Releasing his firm’s year-end Manhattan multifamily market report, Cignature Realty Associates CEO Lazer Sternhell, said, “The market’s getting better. Prices are increasing, volume is increasing and average prices are increasing. Does that me that we hit the bottom in 2017 and we are going to continue moving up? Possibly, but that’s what the numbers are telling us.”

However, he cautioned, “As a broker there are still a lot of question marks – interest rates are one thing people are concerned about and with the traditionally tenant-friendly Democrats now running Albany there is definitely some concern.

“I think we hit bottom in 2017. Now rates have come down and both buyers and sellers are more realistic and that translates into buyers being more aggressive, so I think this year we will continue to move forward.”

In his firm’s forecast for the multifamily sector this year, Shimon Shkury, president of Ariel Property Advisors predicted, “Limiting a landlord’s ability to increase rent should spur a strong uptick in demand for multifamily buildings that are overwhelmingly comprised of free-market units, with prices on these
types of assets likely to appreciate in tandem.

“Investors will be particularly interested in properties that benefit from “Affordable New York” or its earlier version, 421-a, especially if they maintain a 10-year investment horizon. The program offers developers of residential properties in certain areas a long-term tax break in exchange for the creation of low- to middle- income housing.”

Cignature Realtyʼs year-end Manhattan Multifamily Report revealed a large increase in the number of buildings sold in 2018, most in Northern Manhattan.

The report revealed that the total number of buildings sold in Manhattan in 2018 came to 403 – a 125.1 percent increase over 2017. Northern Manhattan with 197 buildings sold in 2018, accounted for the neighborhood with the most sales.
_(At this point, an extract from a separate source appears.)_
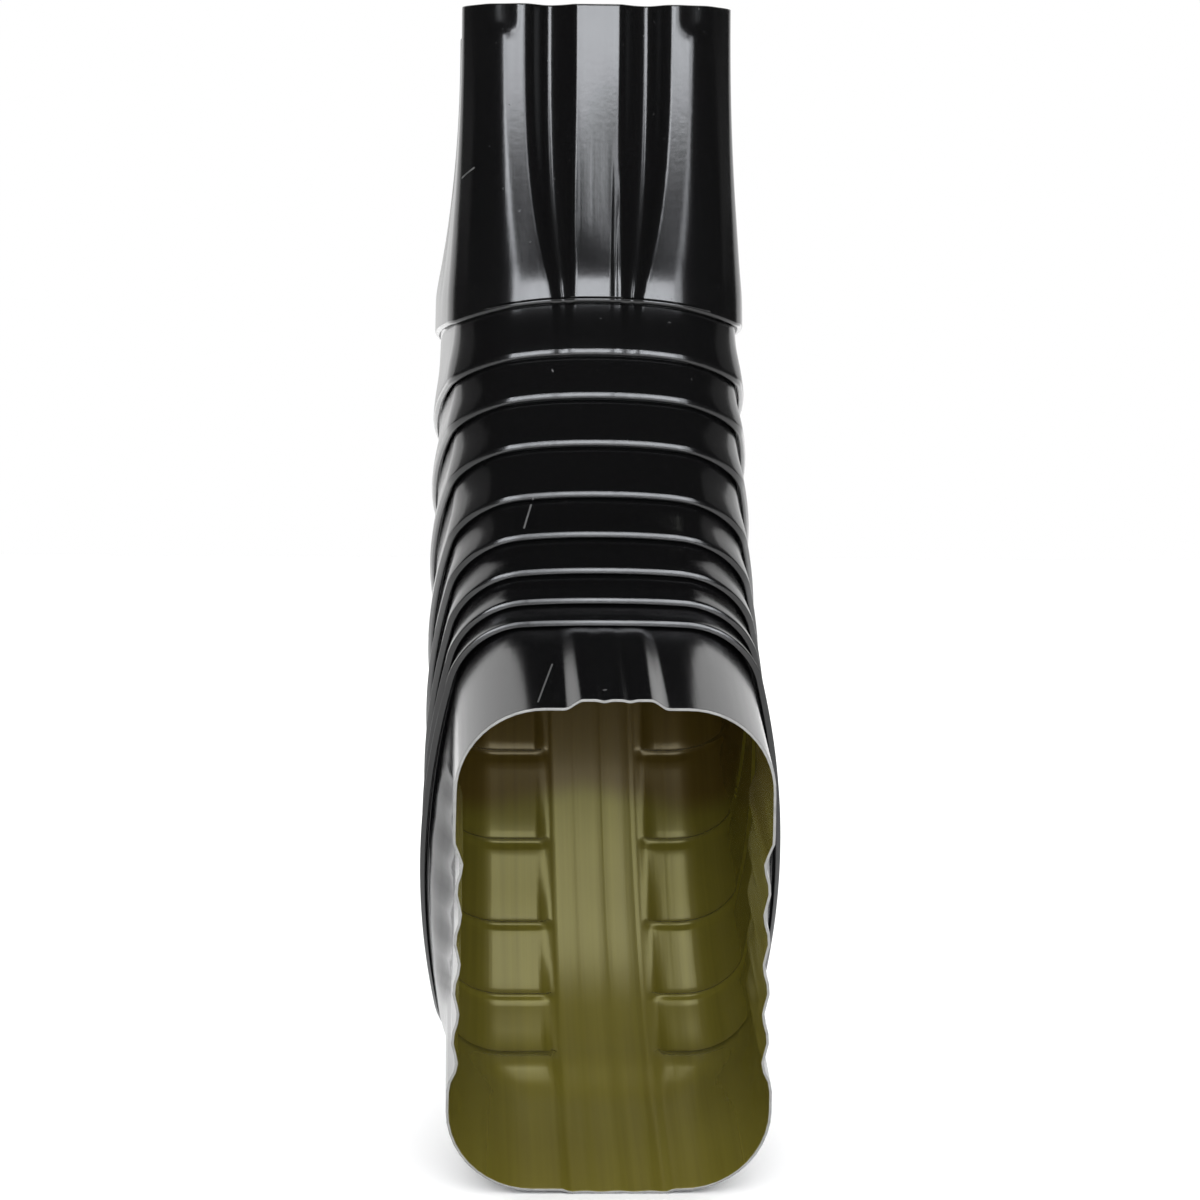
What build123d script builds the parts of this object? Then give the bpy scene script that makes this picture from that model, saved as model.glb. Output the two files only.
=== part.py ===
"""Downspout elbow of painted sheet metal, folded from one piece, in millimetres.

The bend turns in the plane of the wide walls, so the narrow walls are its throat and heel.
The origin is the centre of the crimped end. +Z runs up along the axis of that end, X runs
across the narrow walls, and the open collar looks towards -Y.
"""

import os
from collections import namedtuple
from math import atan, cos, pi, radians, sin, sqrt

from build123d import *

# Sheet and bend
sheet = 0.5
bend_angle = 75.0
throat_radius = 69.0

# Pleats, spaced a little unevenly along the throat: how far each lies from its even place, in degrees
pleat_count = 9
pleat_drift = (-0.7, -0.3, -1.3, -1.3, 0.0, 0.0, 0.1, 0.0, -0.8)

# Pipe between the pleats, whose wide walls bow out more towards the collar
ring_width = 58.4
ring_side = 88.0
corner_radius = 15.5
first_bulge = 0.6
last_bulge = 3.0

# Plain collar, which slips over the next pipe: how far each narrow end is drawn in a side,
# and how far its throat and heel stand out past the rings
collar_throat_step = 1.5
collar_heel_step = 0.4
collar_swell = 1.5
collar_length = 41.0
collar_blend = 12.0

# Crimped end, drawn in all round to slip into the pipe above, which flares out to the first pleat
crimp_step = 2.8
crimp_corner = 10.0
upright_length = 54.0
flare_power = 2.2
flare_stations = (0.0, 0.45, 0.75)

# Rise of each lip over the ring below it
throat_rise = 1.7
side_rise = 1.5
heel_rise = 0.9

# Fold behind each lip: its length at the throat, which opens out to a plain step at the heel
throat_fold = 4.0
heel_step = 1.2
lip_hem = 0.4
hem_share = 0.6
fold_gap = 0.15

# The lips sag along the pipe towards the corners of the throat
lip_sag = 3.8
sag_power = 2.3

# Raised bands down the middle of the heel, where the pleats stop, and of the collar's throat
band_land = 3.7
band_edge = 1.6
band_rise = 0.5
throat_band_rise = 1.2

# Flutes down each wide wall, with half a flute of plain wall at either end
flute_count = 5
flute_depth = 1.5

# Pair of grooves down the throat and the heel of the crimped end
groove_place = 4.7
groove_land = 0.7
groove_depth = 3.0
groove_narrowing = 0.55

Skin = namedtuple("Skin", "throat side heel band")
Shape = namedtuple("Shape", "throat_width heel_width side corner bulge")
Wave = namedtuple("Wave", "place width rise spans")

crimp_width = ring_width - 2 * crimp_step
crimp_side = ring_side - 2 * crimp_step
groove_width = crimp_width / 2 - crimp_corner - groove_place - groove_land
collar_throat_width = ring_width - 2 * collar_throat_step
collar_heel_width = ring_width - 2 * collar_heel_step
collar_side = ring_side + 2 * collar_swell
band_half = ring_width / 2 - corner_radius - band_land
throat_band_half = collar_throat_width / 2 - corner_radius - band_land
bend_centre = Vector(0, -ring_side / 2 - throat_radius, -upright_length)
level = Skin(0.0, 0.0, 0.0, 0.0)
lip = Skin(throat_rise, side_rise, heel_rise, 0.0)
heel_band = Wave(0.0, 2 * band_half, band_rise, 2)
throat_band = Wave(0.0, 2 * throat_band_half, throat_band_rise, 4)


def outward(angle):
    """Direction from the bend's centre to the section at this angle."""
    return Vector(0, cos(radians(angle)), -sin(radians(angle)))


def onward(angle):
    """Direction of flow through the section at this angle."""
    return Vector(0, -sin(radians(angle)), -cos(radians(angle)))


def section_plane(angle, throat_along=0.0, heel_along=0.0):
    """Plane across the pipe, moved along it by its own length at the throat and at the heel."""
    throat = bend_centre + outward(angle) * throat_radius + onward(angle) * throat_along
    heel = bend_centre + outward(angle) * (throat_radius + ring_side) + onward(angle) * heel_along
    across = Vector(1, 0, 0)
    return Plane(origin=(throat + heel) / 2, x_dir=across, z_dir=across.cross(throat - heel))


def moved_out(skin, amount):
    """The same skin, moved out by one amount everywhere."""
    return Skin(*(value + amount for value in skin))


def bow_angle(length, radius, bulge):
    """Half the turn of a wall that bows out by its bulge and runs on smoothly into its corners."""
    reach = length / 2 - radius
    return 2 * atan((sqrt(reach**2 + 8 * radius * bulge) - reach) / (4 * radius))


def wall(start, end, bow, waves, offset_at):
    """Points along one wall that bows by an angle and carries waves, moved out to its skin.

    offset_at gives the skin's offset at a share of the way along the wall.
    """
    span = end - start
    ahead = span.normalized()
    out = Vector(-ahead.Y, ahead.X)
    shares = {0.0, 0.5, 1.0}
    for wave in waves:
        for step in range(wave.spans + 1):
            place = wave.place + (step / wave.spans - 0.5) * wave.width
            shares.add(round(0.5 + place / span.length, 9))
    points = []
    for share in sorted(shares):
        tilt = bow * (1 - 2 * share)
        height = span.length / 2 * (cos(tilt) - cos(bow)) / sin(bow) if bow else 0.0
        slope = sin(tilt) / cos(tilt)
        for wave in waves:
            turn = 2 * pi * ((share - 0.5) * span.length - wave.place) / wave.width
            if abs(turn) < pi:
                height += wave.rise * (1 + cos(turn)) / 2
                slope -= wave.rise * pi / wave.width * sin(turn)
        normal = (out - ahead * slope).normalized()
        points.append(start + span * share + out * height + normal * offset_at(share))
    return points


def corner(x, y, radius, start_angle, end_angle):
    """Start, middle and end of a rounded corner."""
    turns = (start_angle, (start_angle + end_angle) / 2, end_angle)
    return [Vector(x + radius * cos(turn), y + radius * sin(turn)) for turn in turns]


def mirrored(points):
    """The same points across the pipe's middle, in order round the outline."""
    return [Vector(-point.X, point.Y) for point in reversed(points)]


def trace(points):
    """Draws an arc through three points that turn, or else a smooth curve through them all."""
    turn = (points[1] - points[0]).get_angle(points[2] - points[1])
    curve = ThreePointArc if len(points) == 3 and turn > 0.01 else Spline
    curve(*(tuple(point) for point in points))


def draw_section(plane, shape, skin, throat_waves=(), side_waves=(), heel_waves=(), sag=0.0):
    """Closed outline across the pipe, whose walls are moved out to the skin."""
    bow = bow_angle(shape.side, shape.corner, shape.bulge)
    half = shape.side / 2
    corner_y = half - shape.corner
    throat_x = shape.throat_width / 2 - shape.corner * cos(bow)
    heel_x = shape.heel_width / 2 - shape.corner * cos(bow)
    lean = atan((heel_x - throat_x) / (2 * corner_y))

    def throat_offset(share):
        return skin.throat

    def side_offset(share):
        """From the throat through the middle of the wide wall to the heel."""
        ends = skin.throat + (skin.heel - skin.throat) * share
        middle = skin.side - (skin.throat + skin.heel) / 2
        return ends + middle * 4 * share * (1 - share)

    def heel_offset(share):
        """Across the heel, level with the band in its middle."""
        from_end = min(share, 1 - share) * 2 * heel_x
        inside = (from_end - heel_x + band_half + band_edge) / band_edge
        return skin.heel + (skin.band - skin.heel) * min(1.0, max(0.0, inside))

    throat_ends = corner(throat_x, corner_y, shape.corner, pi / 2, lean + bow)
    heel_ends = corner(heel_x, -corner_y, shape.corner, lean - bow, -pi / 2)
    throat_corner = corner(throat_x, corner_y, shape.corner + skin.throat, pi / 2, lean + bow)
    heel_corner = corner(heel_x, -corner_y, shape.corner + skin.heel, lean - bow, -pi / 2)
    throat_wall = wall(-Vector(throat_x, -half), Vector(throat_x, half), 0.0, throat_waves, throat_offset)
    side_wall = wall(throat_ends[-1], heel_ends[0], bow, side_waves, side_offset)
    heel_wall = wall(Vector(heel_x, -half), Vector(-heel_x, -half), 0.0, heel_waves, heel_offset)
    right = [throat_corner, side_wall, heel_corner]
    left = [mirrored(points) for points in reversed(right)]

    def sagged(point):
        """The point, moved along the pipe by the sag that its place has."""
        across = min(1.0, abs(point.X) / (shape.throat_width / 2))
        return Vector(point.X, point.Y, sag * across**sag_power * (point.Y / shape.side + 0.5))

    with BuildLine(plane) as outline:
        for points in [throat_wall, *right, heel_wall, *left]:
            trace([sagged(point) for point in points])
    return outline.wire()


def flutes(shape, depth):
    """Row of flutes down a wide wall."""
    width = (shape.side - 2 * shape.corner) / (flute_count + 1)
    middle = (flute_count - 1) / 2
    return [Wave((number - middle) * width, width, -depth, 2) for number in range(flute_count)]


def grooves(share):
    """Grooves beside the flat band of the crimped end, which narrow and fade towards the bend."""
    width = groove_width * (1 - groove_narrowing * share)
    place = groove_place + width / 2
    depth = groove_depth * (1 - share**2)
    return [Wave(-place, width, -depth, 4), Wave(place, width, -depth, 4)]


def upright_sections(depth, overrun):
    """Crimped end, drawn this deep in the sheet and from this far above its rim."""
    lip_width = ring_width + 2 * throat_rise
    lip_corner = corner_radius + throat_rise
    for share in flare_stations:
        flare = share**flare_power
        width = crimp_width + (lip_width - crimp_width) * flare
        radius = crimp_corner + (lip_corner - crimp_corner) * flare
        shape = Shape(width, width, crimp_side + width - crimp_width, radius, 0.0)
        height = overrun if share == 0 else -upright_length * share
        plane = Plane(origin=(0, 0, height), x_dir=(1, 0, 0), z_dir=(0, 0, -1))
        side_waves = flutes(shape, flute_depth * (1 - share**2))
        skin = moved_out(level, -depth)
        yield draw_section(plane, shape, skin, grooves(share), side_waves, grooves(share))


def pleat_angle(pleat):
    """Angle at which a lip crosses the bend."""
    drift = pleat_drift[pleat % len(pleat_drift)]
    return (pleat + 0.5) * bend_angle / pleat_count + drift


def ring_section(pleat, skin, throat_along, heel_along):
    """Outline beside a pleat, moved along the pipe from the plane of its lip."""
    bulge = first_bulge + (last_bulge - first_bulge) * pleat / (pleat_count - 1)
    shape = Shape(ring_width, ring_width, ring_side, corner_radius, bulge)
    plane = section_plane(pleat_angle(pleat), throat_along, heel_along)
    return draw_section(plane, shape, skin, heel_waves=[heel_band], sag=lip_sag)


def painted_pleat(pleat):
    """Lip, the inner edge of its rim and the root of the fold, where the next ring starts."""
    rim = Skin(*(rise - min(2 * sheet, hem_share * rise) for rise in lip))
    yield ring_section(pleat, lip, 0.0, 0.0)
    yield ring_section(pleat, rim, 0.0, heel_step / 2)
    yield ring_section(pleat, level, -throat_fold, heel_step)


def inner_pleat(pleat):
    """Inside of the lip, then both edges of the fold that lies behind it."""
    fold = Skin(*(min(sheet, rise - sheet - fold_gap) for rise in lip[:3]), -sheet)
    yield ring_section(pleat, moved_out(lip, -sheet), -lip_hem, -sheet / 2)
    yield ring_section(pleat, fold, -throat_fold - sheet, (heel_step - sheet) / 2)
    yield ring_section(pleat, moved_out(level, -sheet), -throat_fold - sheet, heel_step - sheet / 2)


def collar_sections(depth, overrun):
    """Fluted collar, drawn this deep in the sheet and to this far past its mouth."""
    shape = Shape(collar_throat_width, collar_heel_width, collar_side, corner_radius, 0.0)
    skin = moved_out(level, -depth)
    for along in (collar_blend, collar_length + overrun):
        plane = section_plane(bend_angle, along, along)
        yield draw_section(
            plane, shape, skin, [throat_band], flutes(shape, flute_depth), [heel_band]
        )


def pipe(pleats, depth, overrun):
    """Solid that fills the pipe up to one face of its sheet."""
    outlines = list(upright_sections(depth, overrun))
    for pleat in range(pleat_count):
        outlines += pleats(pleat)
    outlines += collar_sections(depth, overrun)
    return Solid.make_loft(outlines, ruled=True)


outside = pipe(painted_pleat, 0.0, 0.0)
inside = pipe(inner_pleat, sheet, 2 * sheet)

with BuildPart() as elbow:
    add(outside)
    add(inside, mode=Mode.SUBTRACT)

elbow.part.label = "elbow"
os.makedirs("parts", exist_ok=True)
export_step(elbow.part, "parts/elbow.step")
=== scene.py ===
"""Downspout elbow of painted sheet metal, dressed for its photograph.

The sheet is one closed skin. Stations run down the outside of the pipe, round the cut edge
of the mouth, up the inside and round the upper edge, and a node tree lays a line round the
pipe at each of them. The elbow's sizes are in millimetres and degrees, and the tree turns them
into metres. The studio's are in metres.
"""

import logging
from dataclasses import dataclass, field, fields, replace
from enum import Enum
from math import atan, cos, pi, radians, sin, sqrt
from typing import Iterable, Sequence, Union

import bpy
from mathutils import Matrix, Vector


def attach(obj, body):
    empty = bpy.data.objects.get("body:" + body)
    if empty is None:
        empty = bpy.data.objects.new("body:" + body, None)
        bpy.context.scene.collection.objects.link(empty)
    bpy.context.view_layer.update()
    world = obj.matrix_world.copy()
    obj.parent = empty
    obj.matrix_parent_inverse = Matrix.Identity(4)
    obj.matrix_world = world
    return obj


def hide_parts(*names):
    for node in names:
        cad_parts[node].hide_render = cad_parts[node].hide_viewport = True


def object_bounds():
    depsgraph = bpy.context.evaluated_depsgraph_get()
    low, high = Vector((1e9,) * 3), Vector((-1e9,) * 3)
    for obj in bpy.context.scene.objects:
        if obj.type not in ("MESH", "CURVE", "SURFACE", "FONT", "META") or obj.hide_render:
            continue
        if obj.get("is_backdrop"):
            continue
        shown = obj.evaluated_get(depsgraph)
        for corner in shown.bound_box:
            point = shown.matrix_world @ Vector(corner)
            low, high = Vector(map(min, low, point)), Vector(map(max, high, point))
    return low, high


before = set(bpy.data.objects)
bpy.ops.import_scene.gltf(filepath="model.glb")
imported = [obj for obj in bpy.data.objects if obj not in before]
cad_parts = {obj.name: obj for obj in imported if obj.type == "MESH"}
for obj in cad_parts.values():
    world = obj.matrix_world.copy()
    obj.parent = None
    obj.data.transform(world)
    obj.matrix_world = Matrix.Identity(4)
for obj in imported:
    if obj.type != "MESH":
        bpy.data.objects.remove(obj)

LOG = logging.getLogger("elbow")
METRE = 0.001
NODE = "elbow"
BODY = "root"
PATTERN = "sheet_place"
# Numbers of a station that move it out from the plain outline.
OUTS = ("throat_out", "side_out", "heel_out", "band_out")
# Points of the skin this near to each other are one, in metres.
SAME_PLACE = 2e-6
# A face of the skin has the finish of the last side whose number is this near to the face's own.
FACE_REACH = 0.75
# Sockets of a Mix node that mixes colours, by number, because their names repeat.
FIRST_COLOUR, SECOND_COLOUR, MIXED_COLOUR = 6, 7, 2
# Colour of the front, left and right lights, and the point of the elbow that they face.
COOL = (0.92, 0.95, 1.0)
MIDDLE = (0.0, -0.05, -0.08)

Number = Union["Value", float]
Tint = Union["Value", Sequence[float]]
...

Midtown ranked lowest with 39 buildings sold.

And the total dollar volume of those sales in 2018 represented $5.3 billion dollars – an 18.4 percent increase over year-end sales in 2017. The Upper West Side ranked highest in dollar volume at $1.67 billion in sales and Upper East Side, at the low end, with $635.2 million in sales.

“The building stock in Upper Manhattan is nicer,” said Sternhell. “The buildings are bigger, apartments larger and the prices are lower than the rest of Manhattan. But the area is gentrifying quickly and there is a lot going on up there.”

The Cignature report found that sale price averages per building for walk-ups decreased by 7.1 percent, as compared to year-end 2017. For elevator buildings, there was an 11.2 percent increase.

Total sale price averages per unit for walk-ups decreased by $514,878 or 19.8 percent as compared to 2017 and for elevator buildings, decreased by $601,903 or 3.4 percent. Total sale price averages per square foot for walk-ups fell by $725 or 16.7 percent and elevator buildings, fell by $621 or 5.6 percent.

Elsewhere in the Compass report, while the sale of office properties dominated the investment sector, the sale of Manhattan development sites hit $546 million for the 4Q 2018.

With Hudson Yards set to open this spring and following last summer’s Midtown east rezoning both Hell’s Kitchen and Midtown East saw brisk business.